● **REQUIREMENTS**
Give the listing below again in full, exactly as written.
=-=-=-=-=
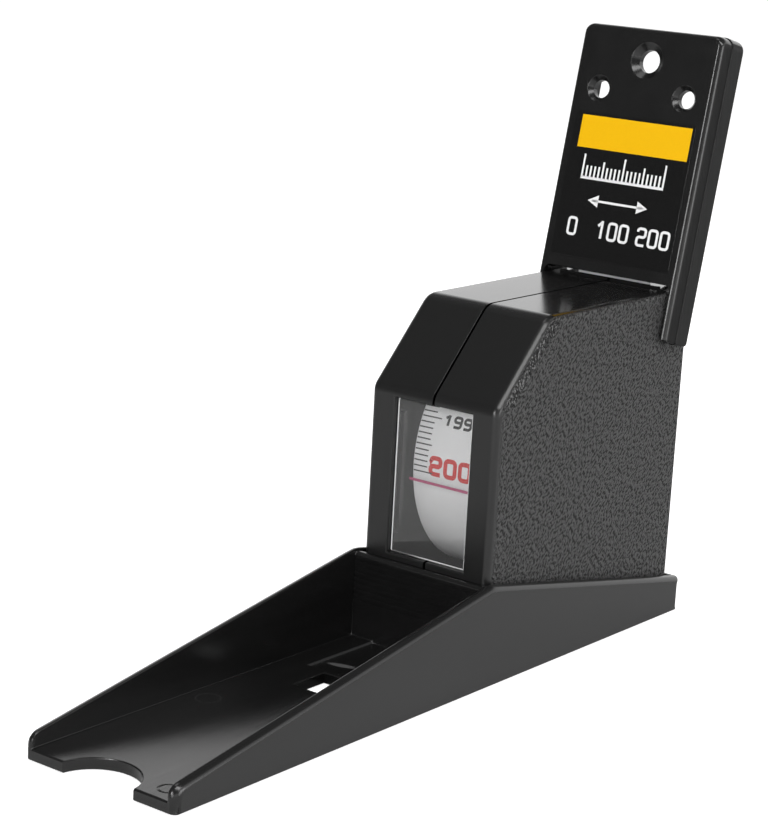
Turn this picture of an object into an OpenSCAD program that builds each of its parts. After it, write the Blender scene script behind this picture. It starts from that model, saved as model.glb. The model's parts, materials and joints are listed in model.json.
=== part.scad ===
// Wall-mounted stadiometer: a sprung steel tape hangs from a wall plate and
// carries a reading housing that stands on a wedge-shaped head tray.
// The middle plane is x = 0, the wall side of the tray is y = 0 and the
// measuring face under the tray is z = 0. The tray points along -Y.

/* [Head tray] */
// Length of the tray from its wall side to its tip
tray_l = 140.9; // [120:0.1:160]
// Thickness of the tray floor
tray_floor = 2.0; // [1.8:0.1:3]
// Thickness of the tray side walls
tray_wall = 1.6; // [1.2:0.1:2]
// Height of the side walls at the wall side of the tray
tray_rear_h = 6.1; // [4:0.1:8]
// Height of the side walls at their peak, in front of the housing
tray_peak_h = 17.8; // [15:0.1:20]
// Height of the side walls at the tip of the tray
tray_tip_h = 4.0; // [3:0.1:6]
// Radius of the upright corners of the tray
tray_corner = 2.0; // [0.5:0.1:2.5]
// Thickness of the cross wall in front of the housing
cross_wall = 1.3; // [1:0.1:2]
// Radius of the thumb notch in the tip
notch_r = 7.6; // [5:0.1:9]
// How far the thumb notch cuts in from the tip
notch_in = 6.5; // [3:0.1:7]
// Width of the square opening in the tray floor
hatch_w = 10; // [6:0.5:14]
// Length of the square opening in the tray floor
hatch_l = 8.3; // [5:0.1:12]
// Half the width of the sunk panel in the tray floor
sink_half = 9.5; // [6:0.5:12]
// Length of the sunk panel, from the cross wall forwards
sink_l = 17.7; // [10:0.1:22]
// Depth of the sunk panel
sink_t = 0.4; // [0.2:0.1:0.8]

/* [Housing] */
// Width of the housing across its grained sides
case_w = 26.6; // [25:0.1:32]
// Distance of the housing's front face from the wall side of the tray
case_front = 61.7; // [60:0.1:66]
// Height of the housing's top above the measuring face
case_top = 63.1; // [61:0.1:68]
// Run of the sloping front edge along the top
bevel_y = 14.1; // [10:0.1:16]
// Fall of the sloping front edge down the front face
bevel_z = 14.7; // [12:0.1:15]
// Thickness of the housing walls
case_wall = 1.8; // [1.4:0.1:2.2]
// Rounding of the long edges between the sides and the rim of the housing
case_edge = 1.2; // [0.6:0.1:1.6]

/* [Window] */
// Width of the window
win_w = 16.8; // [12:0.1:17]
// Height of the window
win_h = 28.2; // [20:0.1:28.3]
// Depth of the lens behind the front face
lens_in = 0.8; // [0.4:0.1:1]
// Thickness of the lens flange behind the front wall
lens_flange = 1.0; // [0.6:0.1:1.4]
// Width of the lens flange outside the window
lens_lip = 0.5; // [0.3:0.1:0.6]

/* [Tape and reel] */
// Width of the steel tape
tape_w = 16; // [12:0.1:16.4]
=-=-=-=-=
● **SOLUTION TO THIS TASK**
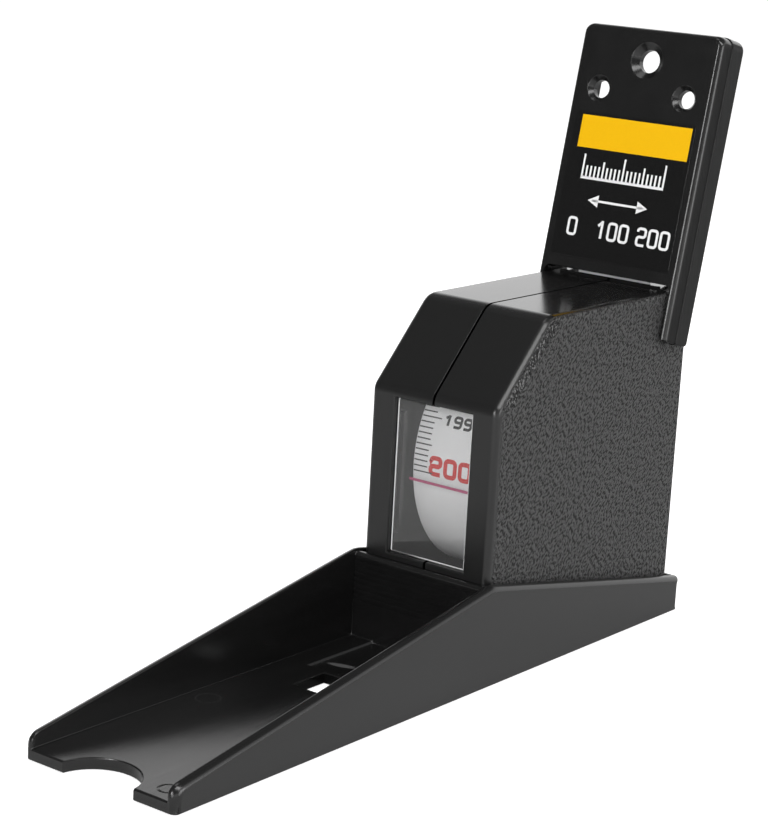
Turn this picture of an object into an OpenSCAD program that builds each of its parts. After it, write the Blender scene script behind this picture. It starts from that model, saved as model.glb. The model's parts, materials and joints are listed in model.json.
=== part.scad ===
// Wall-mounted stadiometer: a sprung steel tape hangs from a wall plate and
// carries a reading housing that stands on a wedge-shaped head tray.
// The middle plane is x = 0, the wall side of the tray is y = 0 and the
// measuring face under the tray is z = 0. The tray points along -Y.

/* [Head tray] */
// Length of the tray from its wall side to its tip
tray_l = 140.9; // [120:0.1:160]
// Thickness of the tray floor
tray_floor = 2.0; // [1.8:0.1:3]
// Thickness of the tray side walls
tray_wall = 1.6; // [1.2:0.1:2]
// Height of the side walls at the wall side of the tray
tray_rear_h = 6.1; // [4:0.1:8]
// Height of the side walls at their peak, in front of the housing
tray_peak_h = 17.8; // [15:0.1:20]
// Height of the side walls at the tip of the tray
tray_tip_h = 4.0; // [3:0.1:6]
// Radius of the upright corners of the tray
tray_corner = 2.0; // [0.5:0.1:2.5]
// Thickness of the cross wall in front of the housing
cross_wall = 1.3; // [1:0.1:2]
// Radius of the thumb notch in the tip
notch_r = 7.6; // [5:0.1:9]
// How far the thumb notch cuts in from the tip
notch_in = 6.5; // [3:0.1:7]
// Width of the square opening in the tray floor
hatch_w = 10; // [6:0.5:14]
// Length of the square opening in the tray floor
hatch_l = 8.3; // [5:0.1:12]
// Half the width of the sunk panel in the tray floor
sink_half = 9.5; // [6:0.5:12]
// Length of the sunk panel, from the cross wall forwards
sink_l = 17.7; // [10:0.1:22]
// Depth of the sunk panel
sink_t = 0.4; // [0.2:0.1:0.8]

/* [Housing] */
// Width of the housing across its grained sides
case_w = 26.6; // [25:0.1:32]
// Distance of the housing's front face from the wall side of the tray
case_front = 61.7; // [60:0.1:66]
// Height of the housing's top above the measuring face
case_top = 63.1; // [61:0.1:68]
// Run of the sloping front edge along the top
bevel_y = 14.1; // [10:0.1:16]
// Fall of the sloping front edge down the front face
bevel_z = 14.7; // [12:0.1:15]
// Thickness of the housing walls
case_wall = 1.8; // [1.4:0.1:2.2]
// Rounding of the long edges between the sides and the rim of the housing
case_edge = 1.2; // [0.6:0.1:1.6]

/* [Window] */
// Width of the window
win_w = 16.8; // [12:0.1:17]
// Height of the window
win_h = 28.2; // [20:0.1:28.3]
// Depth of the lens behind the front face
lens_in = 0.8; // [0.4:0.1:1]
// Thickness of the lens flange behind the front wall
lens_flange = 1.0; // [0.6:0.1:1.4]
// Width of the lens flange outside the window
lens_lip = 0.5; // [0.3:0.1:0.6]

/* [Tape and reel] */
// Width of the steel tape
tape_w = 16; // [12:0.1:16.4]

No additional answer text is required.